After standing over the garage when they asked me to "witness" them timing it (I had the instructions in my hand) The engine ran OK and the modulation sits mostly at 45-50% sometimes going outside that range. Next project is to change the timing chains as they rattle like a bag of bolts.
 
If they have never done this job before they must follow the correct procedure for pin location and timing set up using a DTI. There are two timing pips, one 40 degrees before the TDC pin hole and one 20 degrees after it. It is easy to get hung on one of those which will put static miles out. With the pin correctly inserted the engine should be immovable in either direction. The pump is set to 0.9 mm cam lift after having followed correct procedure for zeroing DTI and then inserting timing pin.
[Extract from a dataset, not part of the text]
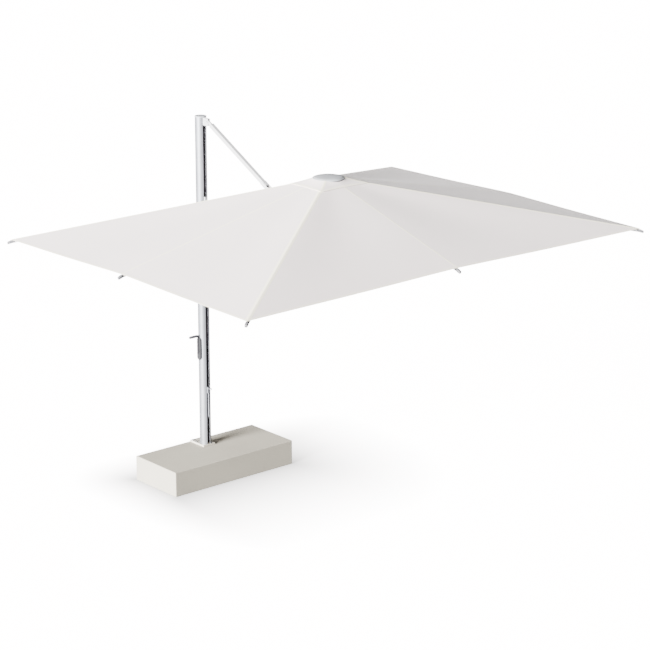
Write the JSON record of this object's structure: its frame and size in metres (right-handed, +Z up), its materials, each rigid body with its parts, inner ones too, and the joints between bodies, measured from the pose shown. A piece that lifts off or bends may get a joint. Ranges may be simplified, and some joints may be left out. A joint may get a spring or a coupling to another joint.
{
  "type": "cantilever parasol",
  "caption": "Cantilever parasol: a rectangular canopy hung from a strut and arm on a slotted mast with a crank, standing on a long block base; it folds in beside the mast.",
  "frame": {"origin": "on the base's underside, straight below the mast's axis", "axes": "+X from the mast to the canopy's hub, +Y along the canopy's long side, away from the crank, +Z up"},
  "size_m": [3.3494, 4.1272, 3.163],
  "materials": {
    "base_paint": "cream paint that matches the base",
    "canopy_cloth": "plain woven outdoor canvas, off-white",
    "cap_grey": "silver-grey moulded plastic",
    "cast_stone": "fine cast surface with small pits, matt",
    "dark_plastic": "near-black moulded plastic",
    "grey_plastic": "dark grey moulded plastic",
    "pale_metal": "pale satin metal",
    "silver_powder_coat": "silver-grey powder coat with a fine grain",
    "stainless_steel": "turned and lightly brushed"
  },
  "bodies": {
    "mast and base": {"base_block": "cast_stone", "foot_plate": "base_paint", "mast_tube": "silver_powder_coat", "slot_liner": "dark_plastic", "mast_cap": "cap_grey", "top_bracket": "pale_metal", "top_pin": "stainless_steel", "crank_housing": "grey_plastic", "lever_bracket": "silver_powder_coat"},
    "strut": {"strut_tube": "pale_metal", "strut_head": "pale_metal", "strut_plate_left": "pale_metal", "strut_plate_right": "pale_metal", "strut_pin": "stainless_steel"},
    "arm": {"arm_tube": "pale_metal", "arm_tail": "pale_metal", "arm_head": "pale_metal"},
    "carriage": {"carriage": "pale_metal", "carriage_pin": "stainless_steel"},
    "hub": {"hub_crown": "grey_plastic", "hub_bracket": "pale_metal", "hub_pin": "stainless_steel", "canopy_cap": "cap_grey", "vent_flap": "canopy_cloth"},
    "runner": {"runner": "grey_plastic"},
    "rear right rib": {"rib_rear_right": "pale_metal", "tip_rear_right": "grey_plastic", "canopy_rear_right": "canopy_cloth"},
    "right rib": {"rib_right": "pale_metal", "tip_right": "grey_plastic", "canopy_right": "canopy_cloth"},
    "front right rib": {"rib_front_right": "pale_metal", "tip_front_right": "grey_plastic", "canopy_front_right": "canopy_cloth"},
    "front rib": {"rib_front": "pale_metal", "tip_front": "grey_plastic", "canopy_front": "canopy_cloth"},
    "front left rib": {"rib_front_left": "pale_metal", "tip_front_left": "grey_plastic", "canopy_front_left": "canopy_cloth"},
    "left rib": {"rib_left": "pale_metal", "tip_left": "grey_plastic", "canopy_left": "canopy_cloth"},
    "rear left rib": {"rib_rear_left": "pale_metal", "tip_rear_left": "grey_plastic", "canopy_rear_left": "canopy_cloth"},
    "rear right stretcher": {"stretcher_rear_right": "pale_metal"},
    "right stretcher": {"stretcher_right": "pale_metal"},
    "front right stretcher": {"stretcher_front_right": "pale_metal"},
    "front stretcher": {"stretcher_front": "pale_metal"},
    "front left stretcher": {"stretcher_front_left": "pale_metal"},
    "left stretcher": {"stretcher_left": "pale_metal"},
    "rear left stretcher": {"stretcher_rear_left": "pale_metal"},
    "crank": {"crank_shaft": "stainless_steel", "cord_drum": "dark_plastic", "crank_arm": "grey_plastic"},
    "crank grip": {"crank_grip": "dark_plastic"},
    "lock lever": {"lock_lever": "silver_powder_coat"},
    "lock knob": {"lock_knob": "stainless_steel"}
  },
  "joints": [
    {"name": "canopy_fold", "type": "hinge", "parent": "mast and base", "child": "strut", "pos_m": [0.105, 0, 3.127], "axis": [0, 1, 0], "range_deg": [0, 51.53]},
    {"name": "arm_hinge", "type": "hinge", "parent": "strut", "child": "arm", "pos_m": [0.9955, 0, 2.64541], "axis": [0, 1, 0], "range_deg": [-113.59, 0.02]},
    {"name": "carriage_hinge", "type": "hinge", "parent": "arm", "child": "carriage", "pos_m": [0.085, 0, 2.385], "axis": [0, 1, 0], "range_deg": [-0.02, 62.06]},
    {"name": "hub_hinge", "type": "hinge", "parent": "arm", "child": "hub", "pos_m": [1.564, 0, 2.808], "axis": [0, 1, 0], "range_deg": [-0.02, 62.06]},
    {"name": "runner_slide", "type": "slide", "parent": "hub", "child": "runner", "axis": [0, 0, -1], "range_m": [-0.0005, 1.5005]},
    {"name": "rear_right_rib_hinge", "type": "hinge", "parent": "hub", "child": "rear right rib", "pos_m": [1.58088, -0.11266, 2.87326], "axis": [0.8047, -0.5937, 0], "range_deg": [-0.02, 77.37], "deforming": ["canopy_rear_right"]},
    {"name": "right_rib_hinge", "type": "hinge", "parent": "hub", "child": "right rib", "pos_m": [1.664, -0.14, 2.86872], "axis": [1, 0, 0], "range_deg": [-0.02, 75.65], "deforming": ["canopy_right"]},
    {"name": "front_right_rib_hinge", "type": "hinge", "parent": "hub", "child": "front right rib", "pos_m": [1.74712, -0.11266, 2.87326], "axis": [0.8047, 0.5937, 0], "range_deg": [-0.02, 77.37], "deforming": ["canopy_front_right"]},
    {"name": "front_rib_hinge", "type": "hinge", "parent": "hub", "child": "front rib", "pos_m": [1.804, 0, 2.85733], "axis": [0, 1, 0], "range_deg": [-0.02, 71.46], "deforming": ["canopy_front"]},
    {"name": "front_left_rib_hinge", "type": "hinge", "parent": "hub", "child": "front left rib", "pos_m": [1.74712, 0.11266, 2.87326], "axis": [-0.8047, 0.5937, 0], "range_deg": [-0.02, 77.37], "deforming": ["canopy_front_left"]},
    {"name": "left_rib_hinge", "type": "hinge", "parent": "hub", "child": "left rib", "pos_m": [1.664, 0.14, 2.86872], "axis": [-1, 0, 0], "range_deg": [-0.02, 75.65], "deforming": ["canopy_left"]},
    {"name": "rear_left_rib_hinge", "type": "hinge", "parent": "hub", "child": "rear left rib", "pos_m": [1.58088, 0.11266, 2.87326], "axis": [-0.8047, -0.5937, 0], "range_deg": [-0.02, 77.37], "deforming": ["canopy_rear_left"]},
    {"name": "rear_right_stretcher_hinge", "type": "hinge", "parent": "rear right rib", "child": "rear right stretcher", "pos_m": [1.06558, -0.81105, 2.70092], "axis": [0.8047, -0.5937, 0], "range_deg": [-155.54, 0.02]},
    {"name": "right_stretcher_hinge", "type": "hinge", "parent": "right rib", "child": "right stretcher", "pos_m": [1.664, -1.00473, 2.6698], "axis": [1, 0, 0], "range_deg": [-155.7, 0.02]},
    {"name": "front_right_stretcher_hinge", "type": "hinge", "parent": "front right rib", "child": "front right stretcher", "pos_m": [2.26242, -0.81105, 2.70092], "axis": [0.8047, 0.5937, 0], "range_deg": [-155.54, 0.02]},
    {"name": "front_stretcher_hinge", "type": "hinge", "parent": "front rib", "child": "front stretcher", "pos_m": [2.65696, 0, 2.59433], "axis": [0, 1, 0], "range_deg": [-156.17, 0.02]},
    {"name": "front_left_stretcher_hinge", "type": "hinge", "parent": "front left rib", "child": "front left stretcher", "pos_m": [2.26242, 0.81105, 2.70092], "axis": [-0.8047, 0.5937, 0], "range_deg": [-155.54, 0.02]},
    {"name": "left_stretcher_hinge", "type": "hinge", "parent": "left rib", "child": "left stretcher", "pos_m": [1.664, 1.00473, 2.6698], "axis": [-1, 0, 0], "range_deg": [-155.7, 0.02]},
    {"name": "rear_left_stretcher_hinge", "type": "hinge", "parent": "rear left rib", "child": "rear left stretcher", "pos_m": [1.06558, 0.81105, 2.70092], "axis": [-0.8047, -0.5937, 0], "range_deg": [-155.54, 0.02]},
    {"name": "crank_turn", "type": "hinge", "parent": "mast and base", "child": "crank", "pos_m": [0, -0.0663, 1.075], "axis": [0, -1, 0], "range_deg": [-0.5, 4231]},
    {"name": "grip_spin", "type": "hinge", "parent": "crank", "child": "crank grip", "pos_m": [0, -0.115, 1.23], "axis": [0, -1, 0], "continuous": true},
    {"name": "lever_swing", "type": "hinge", "parent": "mast and base", "child": "lock lever", "pos_m": [0.056, 0, 0.722], "axis": [0, -1, 0], "range_deg": [0, 70]},
    {"name": "knob_pull", "type": "slide", "parent": "mast and base", "child": "lock knob", "axis": [1, 0, 0], "range_m": [0, 0.01], "stiffness_N_per_m": 800, "springref_m": -0.004}
  ],
  "couplings": [
    {"joint": "arm_hinge", "follows": "canopy_fold", "ratio": -2.2039},
    {"joint": "carriage_hinge", "follows": "canopy_fold", "ratio": 1.2039},
    {"joint": "hub_hinge", "follows": "canopy_fold", "ratio": 1.2039},
    {"joint": "runner_slide", "follows": "canopy_fold", "m_per_rad": 1.6678},
    {"joint": "rear_right_rib_hinge", "follows": "canopy_fold", "ratio": 1.5011},
    {"joint": "right_rib_hinge", "follows": "canopy_fold", "ratio": 1.4676},
    {"joint": "front_right_rib_hinge", "follows": "canopy_fold", "ratio": 1.5011},
    {"joint": "front_rib_hinge", "follows": "canopy_fold", "ratio": 1.3863},
    {"joint": "front_left_rib_hinge", "follows": "canopy_fold", "ratio": 1.5011},
    {"joint": "left_rib_hinge", "follows": "canopy_fold", "ratio": 1.4676},
    {"joint": "rear_left_rib_hinge", "follows": "canopy_fold", "ratio": 1.5011},
    {"joint": "rear_right_stretcher_hinge", "follows": "canopy_fold", "ratio": -3.018},
    {"joint": "right_stretcher_hinge", "follows": "canopy_fold", "ratio": -3.021},
    {"joint": "front_right_stretcher_hinge", "follows": "canopy_fold", "ratio": -3.018},
    {"joint": "front_stretcher_hinge", "follows": "canopy_fold", "ratio": -3.0301},
    {"joint": "front_left_stretcher_hinge", "follows": "canopy_fold", "ratio": -3.018},
    {"joint": "left_stretcher_hinge", "follows": "canopy_fold", "ratio": -3.021},
    {"joint": "rear_left_stretcher_hinge", "follows": "canopy_fold", "ratio": -3.018},
    {"joint": "crank_turn", "follows": "canopy_fold", "ratio": 82.077}
  ]
}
Depending how much you have stripped off the engine,there is a timing mark on the timing cover that aligns with the crank pulley to give you TDC.I used this because the hole for the locking pin was rusty. A bit of penetrating oil and a gentle tapping located the pin.
 
Depending how much you have stripped off the engine,there is a timing mark on the timing cover that aligns with the crank pulley to give you TDC.I used this because the hole for the locking pin was rusty. A bit of penetrating oil and a gentle tapping located the pin.

Always use in conjunction with number one valve positions. ;):D:D
 
Yep bit of a trouble if you use that mark and it's 180 degrees out if you're removing the pump. "Well dad i took the pump off but can't find the Woodruff key anywhere" :D:D
Or as I did once when I changed the injector pump on the V M , the drive cog has two key ways in it !!!.trial and error to find the correct one.
 
After standing over the garage when they asked me to "witness" them timing it (I had the instructions in my hand) The engine ran OK and the modulation sits mostly at 45-50% sometimes going outside that range. Next project is to change the timing chains as they rattle like a bag of bolts.
Thanks, what about the engine cutting out? Is it cured?
 
Thanks, what about the engine cutting out? Is it cured?
A really weird story developing here. After the last visit to the garage they managed to time the pump so the modulation was acceptable. It didn't cut out. However I drove 60 miles and the car then overheated due to the serpentine belt appearing to slip at times. I put it on a recovery truck and returned it home. I decided to get new timing chains as there was a loud rattle which worried me. To address the belt issue I ordered a new water pump and steering pump (tensioner had been changed previously). On disassembly of the front crankcase cover I found that the FIP sprocket was not aligned! The garage did make a comment when it wasn't running right at first that there was a possibility that they had let the chain slip (i.e sprocket mustn't have been correctly held with the retaining collar when the FIP was being changed). The bright link was one tooth out! How could the garage have eventually timed the pump to show correct modulation with the chain misaligned. I'm now in the process of reassembly with new chains but worried that other damage could have occurred.. Surely the cam sprocket would have been out and could have caused havoc....unless they slackened the camshaft sprocket and adjusted it to prevent valves striking the pistons.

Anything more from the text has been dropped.